◆ **Stated exercise**
Repeat exactly the lines between and including those that contain "zip(*points))), Vector(map(max, zip(*points)))" and "imported = [obj". Output no other line.
■ ■ ■ ■ ■ ■ ■
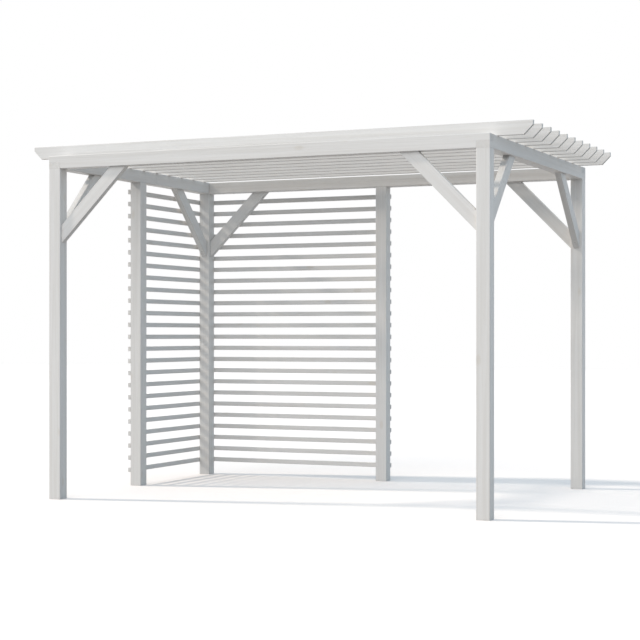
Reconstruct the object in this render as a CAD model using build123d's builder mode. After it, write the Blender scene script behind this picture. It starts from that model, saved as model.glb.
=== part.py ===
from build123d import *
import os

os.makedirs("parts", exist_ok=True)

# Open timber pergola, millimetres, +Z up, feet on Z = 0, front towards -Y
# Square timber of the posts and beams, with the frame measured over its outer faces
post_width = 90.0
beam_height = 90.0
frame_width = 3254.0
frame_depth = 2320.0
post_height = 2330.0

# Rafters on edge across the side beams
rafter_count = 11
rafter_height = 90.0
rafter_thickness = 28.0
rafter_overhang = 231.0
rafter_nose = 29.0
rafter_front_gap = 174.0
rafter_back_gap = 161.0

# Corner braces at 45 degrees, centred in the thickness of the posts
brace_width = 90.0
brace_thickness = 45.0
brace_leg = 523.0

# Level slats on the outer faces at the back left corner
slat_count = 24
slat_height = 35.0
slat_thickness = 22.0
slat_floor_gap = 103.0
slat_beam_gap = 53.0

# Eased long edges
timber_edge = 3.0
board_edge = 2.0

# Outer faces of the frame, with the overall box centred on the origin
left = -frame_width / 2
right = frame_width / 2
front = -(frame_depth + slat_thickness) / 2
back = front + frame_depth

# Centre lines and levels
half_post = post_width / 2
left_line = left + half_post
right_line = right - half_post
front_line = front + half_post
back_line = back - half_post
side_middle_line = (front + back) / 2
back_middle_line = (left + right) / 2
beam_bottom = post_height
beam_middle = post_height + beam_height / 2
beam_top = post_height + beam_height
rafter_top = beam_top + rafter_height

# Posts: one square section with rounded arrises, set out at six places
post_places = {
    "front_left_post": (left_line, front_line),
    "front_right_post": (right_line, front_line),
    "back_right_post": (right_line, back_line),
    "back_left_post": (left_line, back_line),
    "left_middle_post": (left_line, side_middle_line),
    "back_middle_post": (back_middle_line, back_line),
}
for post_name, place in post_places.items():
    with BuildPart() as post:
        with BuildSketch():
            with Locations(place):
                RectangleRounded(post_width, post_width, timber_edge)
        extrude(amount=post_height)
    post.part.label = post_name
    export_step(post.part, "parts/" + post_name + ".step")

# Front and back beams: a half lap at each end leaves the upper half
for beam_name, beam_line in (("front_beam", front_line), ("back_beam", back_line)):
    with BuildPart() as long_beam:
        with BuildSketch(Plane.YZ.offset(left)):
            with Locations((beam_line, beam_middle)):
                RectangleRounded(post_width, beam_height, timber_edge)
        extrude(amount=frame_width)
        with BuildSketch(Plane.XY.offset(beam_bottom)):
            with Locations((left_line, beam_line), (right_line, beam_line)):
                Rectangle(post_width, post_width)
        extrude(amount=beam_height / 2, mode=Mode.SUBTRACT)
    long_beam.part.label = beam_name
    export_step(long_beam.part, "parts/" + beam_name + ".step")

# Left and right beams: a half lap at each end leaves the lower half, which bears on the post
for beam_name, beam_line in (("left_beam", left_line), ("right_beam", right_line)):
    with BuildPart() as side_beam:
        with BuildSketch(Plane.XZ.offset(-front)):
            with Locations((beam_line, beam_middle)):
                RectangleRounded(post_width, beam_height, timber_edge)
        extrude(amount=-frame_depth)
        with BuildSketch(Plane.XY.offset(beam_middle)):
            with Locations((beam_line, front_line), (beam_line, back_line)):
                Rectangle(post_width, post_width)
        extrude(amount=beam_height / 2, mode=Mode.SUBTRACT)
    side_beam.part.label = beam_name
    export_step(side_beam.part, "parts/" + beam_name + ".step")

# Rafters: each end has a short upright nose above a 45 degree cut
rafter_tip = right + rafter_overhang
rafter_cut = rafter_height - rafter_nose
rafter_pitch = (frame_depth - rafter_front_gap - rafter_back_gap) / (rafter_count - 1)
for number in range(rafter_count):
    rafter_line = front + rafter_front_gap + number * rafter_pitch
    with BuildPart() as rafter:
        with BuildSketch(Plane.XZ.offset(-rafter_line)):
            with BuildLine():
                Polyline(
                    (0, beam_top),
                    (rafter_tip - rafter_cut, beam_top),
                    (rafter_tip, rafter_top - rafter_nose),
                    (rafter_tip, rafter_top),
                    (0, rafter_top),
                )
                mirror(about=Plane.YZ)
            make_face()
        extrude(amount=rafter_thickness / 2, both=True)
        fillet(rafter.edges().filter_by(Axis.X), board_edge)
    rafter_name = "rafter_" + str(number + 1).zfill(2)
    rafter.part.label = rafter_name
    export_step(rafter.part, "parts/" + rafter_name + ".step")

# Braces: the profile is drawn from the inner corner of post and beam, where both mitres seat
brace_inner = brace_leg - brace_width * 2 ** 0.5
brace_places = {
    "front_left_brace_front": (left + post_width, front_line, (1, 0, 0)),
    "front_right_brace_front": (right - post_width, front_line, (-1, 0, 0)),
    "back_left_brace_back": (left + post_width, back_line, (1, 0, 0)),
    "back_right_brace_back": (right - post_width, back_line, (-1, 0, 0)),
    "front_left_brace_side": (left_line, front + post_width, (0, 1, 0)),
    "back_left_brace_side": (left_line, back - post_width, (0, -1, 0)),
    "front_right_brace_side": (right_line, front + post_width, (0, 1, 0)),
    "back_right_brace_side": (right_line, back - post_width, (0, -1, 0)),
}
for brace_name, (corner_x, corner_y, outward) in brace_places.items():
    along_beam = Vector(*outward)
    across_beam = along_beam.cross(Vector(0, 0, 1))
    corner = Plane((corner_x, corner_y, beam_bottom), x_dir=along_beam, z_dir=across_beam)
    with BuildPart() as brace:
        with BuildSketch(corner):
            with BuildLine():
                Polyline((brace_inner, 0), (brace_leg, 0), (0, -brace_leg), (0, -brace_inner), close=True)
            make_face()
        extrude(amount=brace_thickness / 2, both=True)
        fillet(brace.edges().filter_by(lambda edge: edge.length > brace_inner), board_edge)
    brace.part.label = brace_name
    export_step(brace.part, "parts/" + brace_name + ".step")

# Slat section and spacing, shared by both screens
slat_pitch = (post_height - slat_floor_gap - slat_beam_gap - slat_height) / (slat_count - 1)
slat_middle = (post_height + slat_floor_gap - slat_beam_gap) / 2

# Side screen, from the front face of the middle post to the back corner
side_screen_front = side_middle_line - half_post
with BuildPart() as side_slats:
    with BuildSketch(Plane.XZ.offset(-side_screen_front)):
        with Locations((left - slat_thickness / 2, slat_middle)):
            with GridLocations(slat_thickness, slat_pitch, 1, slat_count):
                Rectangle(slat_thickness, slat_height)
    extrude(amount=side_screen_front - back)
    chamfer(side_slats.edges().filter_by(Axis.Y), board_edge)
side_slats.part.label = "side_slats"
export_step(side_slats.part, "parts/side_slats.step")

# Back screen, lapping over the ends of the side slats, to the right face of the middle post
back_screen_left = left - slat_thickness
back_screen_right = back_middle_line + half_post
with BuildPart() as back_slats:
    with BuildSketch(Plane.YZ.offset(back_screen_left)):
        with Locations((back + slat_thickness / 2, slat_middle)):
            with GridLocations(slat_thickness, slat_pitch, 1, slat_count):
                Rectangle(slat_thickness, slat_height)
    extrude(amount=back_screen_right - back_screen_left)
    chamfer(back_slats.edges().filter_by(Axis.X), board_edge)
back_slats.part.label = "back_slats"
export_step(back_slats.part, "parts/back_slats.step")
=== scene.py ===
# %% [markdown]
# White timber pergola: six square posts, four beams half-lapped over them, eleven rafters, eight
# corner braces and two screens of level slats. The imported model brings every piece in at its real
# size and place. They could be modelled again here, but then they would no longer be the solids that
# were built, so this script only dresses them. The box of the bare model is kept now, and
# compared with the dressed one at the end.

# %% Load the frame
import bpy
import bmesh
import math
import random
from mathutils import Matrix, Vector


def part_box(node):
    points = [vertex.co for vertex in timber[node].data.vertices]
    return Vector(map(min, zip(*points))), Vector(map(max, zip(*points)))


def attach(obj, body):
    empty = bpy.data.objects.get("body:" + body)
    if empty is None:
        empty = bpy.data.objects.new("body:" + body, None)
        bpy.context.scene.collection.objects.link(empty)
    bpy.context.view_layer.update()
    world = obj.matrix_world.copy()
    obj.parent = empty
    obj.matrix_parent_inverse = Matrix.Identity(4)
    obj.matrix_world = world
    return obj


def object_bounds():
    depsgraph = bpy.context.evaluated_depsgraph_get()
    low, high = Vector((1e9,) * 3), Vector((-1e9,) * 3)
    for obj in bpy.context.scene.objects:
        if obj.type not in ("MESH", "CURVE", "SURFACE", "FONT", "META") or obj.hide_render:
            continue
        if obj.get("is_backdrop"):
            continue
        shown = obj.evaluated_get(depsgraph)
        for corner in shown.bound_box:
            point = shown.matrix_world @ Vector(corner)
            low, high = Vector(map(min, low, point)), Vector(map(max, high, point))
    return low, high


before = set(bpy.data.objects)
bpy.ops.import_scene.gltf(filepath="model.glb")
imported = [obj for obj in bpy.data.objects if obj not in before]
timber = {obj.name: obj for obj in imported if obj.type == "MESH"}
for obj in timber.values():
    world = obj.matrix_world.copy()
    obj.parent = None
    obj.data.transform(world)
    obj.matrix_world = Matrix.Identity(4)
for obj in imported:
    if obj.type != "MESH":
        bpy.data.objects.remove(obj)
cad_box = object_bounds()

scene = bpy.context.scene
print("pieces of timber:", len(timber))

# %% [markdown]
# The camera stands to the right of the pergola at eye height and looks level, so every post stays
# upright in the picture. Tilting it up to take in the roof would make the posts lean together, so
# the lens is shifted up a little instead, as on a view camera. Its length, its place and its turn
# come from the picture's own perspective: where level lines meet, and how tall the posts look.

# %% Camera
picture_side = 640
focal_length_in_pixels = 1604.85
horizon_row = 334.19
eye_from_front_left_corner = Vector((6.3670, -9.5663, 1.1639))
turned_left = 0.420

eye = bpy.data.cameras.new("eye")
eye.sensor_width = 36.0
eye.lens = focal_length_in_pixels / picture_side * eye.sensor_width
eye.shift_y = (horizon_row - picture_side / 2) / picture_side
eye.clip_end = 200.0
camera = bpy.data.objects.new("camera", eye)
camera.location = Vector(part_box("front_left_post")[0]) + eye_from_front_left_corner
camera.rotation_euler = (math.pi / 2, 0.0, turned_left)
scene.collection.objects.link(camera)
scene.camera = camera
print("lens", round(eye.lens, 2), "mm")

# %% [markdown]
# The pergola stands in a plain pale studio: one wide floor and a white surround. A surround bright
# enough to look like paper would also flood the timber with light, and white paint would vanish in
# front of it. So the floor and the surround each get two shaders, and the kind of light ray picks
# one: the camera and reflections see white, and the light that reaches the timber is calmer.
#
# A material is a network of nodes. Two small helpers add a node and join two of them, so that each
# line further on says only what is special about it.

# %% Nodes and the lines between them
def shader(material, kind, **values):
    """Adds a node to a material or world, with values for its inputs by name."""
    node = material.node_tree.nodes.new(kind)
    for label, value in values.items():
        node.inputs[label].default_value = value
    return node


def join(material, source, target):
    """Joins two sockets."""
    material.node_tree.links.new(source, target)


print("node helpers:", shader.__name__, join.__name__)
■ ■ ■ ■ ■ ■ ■
◆ **Expected output**
    return Vector(map(min, zip(*points))), Vector(map(max, zip(*points)))


def attach(obj, body):
    empty = bpy.data.objects.get("body:" + body)
    if empty is None:
        empty = bpy.data.objects.new("body:" + body, None)
        bpy.context.scene.collection.objects.link(empty)
    bpy.context.view_layer.update()
    world = obj.matrix_world.copy()
    obj.parent = empty
    obj.matrix_parent_inverse = Matrix.Identity(4)
    obj.matrix_world = world
    return obj


def object_bounds():
    depsgraph = bpy.context.evaluated_depsgraph_get()
    low, high = Vector((1e9,) * 3), Vector((-1e9,) * 3)
    for obj in bpy.context.scene.objects:
        if obj.type not in ("MESH", "CURVE", "SURFACE", "FONT", "META") or obj.hide_render:
            continue
        if obj.get("is_backdrop"):
            continue
        shown = obj.evaluated_get(depsgraph)
        for corner in shown.bound_box:
            point = shown.matrix_world @ Vector(corner)
            low, high = Vector(map(min, low, point)), Vector(map(max, high, point))
    return low, high


before = set(bpy.data.objects)
bpy.ops.import_scene.gltf(filepath="model.glb")
imported = [obj for obj in bpy.data.objects if obj not in before]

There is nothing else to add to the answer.